From: Jason McKesson <jmckesson_at_[hidden]>
Date: Tue, 18 Apr 2023 11:23:54 -0400
On Tue, Apr 18, 2023 at 8:58 AM Federico Kircheis via Std-Discussion
<std-discussion_at_[hidden]> wrote:
>
> On Tue, Apr 18, 2023 at 08:32:32AM -0400, Jason McKesson via Std-Discussion wrote:
> >On Tue, Apr 18, 2023 at 7:53 AM Federico Kircheis via Std-Discussion
> ><std-discussion_at_[hidden]> wrote:
> >>
> >> Hello, I have a question regarding std::format.
> >>
> >> The API works generally very well, but it is problematic to escape every
> >> { and }, especially when there are a lot of those, like in json objects.
> >>
> >> Suppose I have for example the literal
> >>
> >> R"json({
> >> "data": {
> >> "data 1": [
> >> {"id":1,"name":"foo"},
> >> {"id":2,"name":"bar"}
> >> ],
> >> "data 2": {"id":2,"name":"____"}
> >> },
> >> "otherstuff": {
> >> "void": [[1,42],[-1,____]]
> >> }
> >> })json"
> >>
> >> And I would like to use std::format for replacing ____ with some values.
> >>
> >> As far as I know, it is not possible to instruct std::format to use
> >> another pair of delimiters for a single call.
> >>
> >> Falling back to std::printf or std::cout does not seem to be the right
> >> solution, and escaping every { and } has drawbacks too.
> >>
> >> Was this issue ever discussed or acknowledged?
> >> Are there some obvious workarounds I'm missing?
> >
> >No tool is going to be perfect for every application, and for basic
> >tools like `format`, you have to pick *something* for your delimiter.
> >
> >Find/replace is not `format`'s job.

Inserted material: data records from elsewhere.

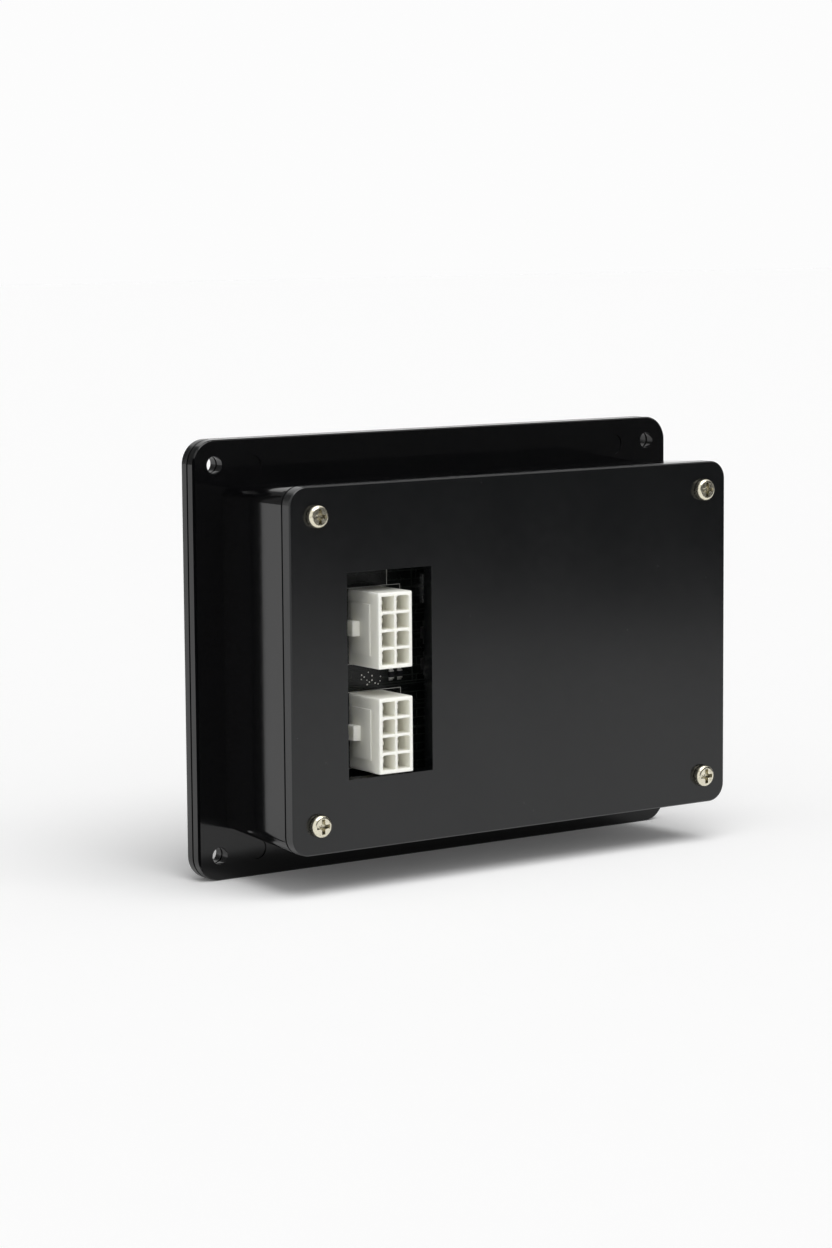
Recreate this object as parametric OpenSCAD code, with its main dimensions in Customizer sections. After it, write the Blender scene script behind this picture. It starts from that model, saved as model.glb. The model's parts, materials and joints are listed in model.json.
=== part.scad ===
// Panel display for a generator controller, seen from behind: a moulded housing with a
// panel flange, a flat rear cover with a connector window, two eight-way wire headers, two
// circuit boards, a character display and a film keypad on the front.
// X runs along the width, Y from the front (negative) to the rear cover (positive), Z up.
// The origin is the centre of the four panel holes, on the rear face of the flange.

/* [Flange and bezel] */
// Width of the flange and of the bezel in front of it
flange_w = 142.8; // [122:0.1:180]
// Height of the flange and of the bezel
flange_h = 105.8; // [92:0.1:140]
// Corner radius of the flange and the bezel
flange_r = 6; // [3:0.5:9]
// Thickness of the housing's flange and front wall
flange_t = 2.3; // [2:0.1:3.5]
// Thickness of the bezel
bezel_t = 2.4; // [2.2:0.1:4]
// Thickness of the seal between the flange and the bezel
seal_t = 0.6; // [0.2:0.05:0.8]
// Distance from the outer edge in to the seal
seal_margin = 0.8; // [0.2:0.1:1.5]
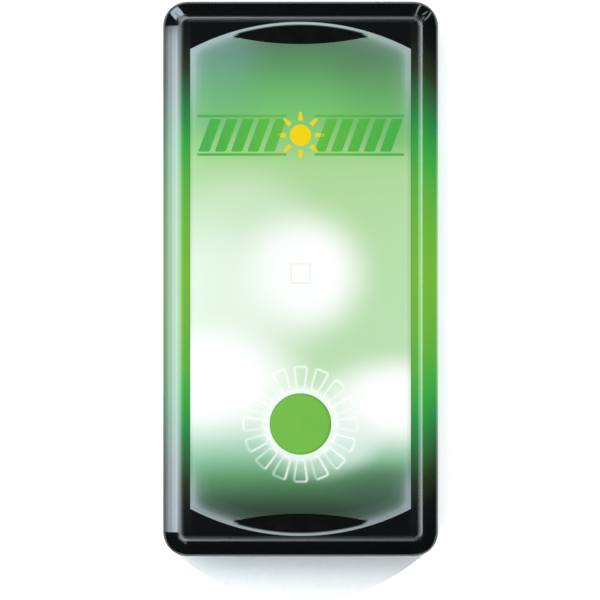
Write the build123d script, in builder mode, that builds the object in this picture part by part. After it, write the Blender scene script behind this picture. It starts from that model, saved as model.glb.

That's the job of a regex tool.
>
> I suppose my choice of words was not ideal.
> I did not want to say I want to replace ____ with a given value, ____ is
> in this example the placeholder for the value one is going to format.
>
> I could obviously not use {} for describing the issue, maybe it would
> have been better if I've used the std::printf syntax: %s and %d

I'm confused. You say that you don't want to "replace ____ with a
given value", but you then claim that "____" is "the placeholder for
the value one is going to format".

That's what "replace" means. You're telling `format` to search through
the string for its formatting tags, and you want it to take any
instance of that formatting tag and turn it into a value from one of
its parameters. That's... replacing.

`std::format` and `std::printf` are both specialized versions of
generic string find/replace operations. The principle specialization
is that the text to be replaced is determined by the system, not by an
arbitrary input to the system. That is, `format/printf` determines
what strings it searches for.

Your needs simply do not match the powers of the specialized tool.
Therefore, a more generalized tool is appropriate. Making `format`
take different formatting tags adds complexity to a system that is
otherwise quite functional for its intended purpose.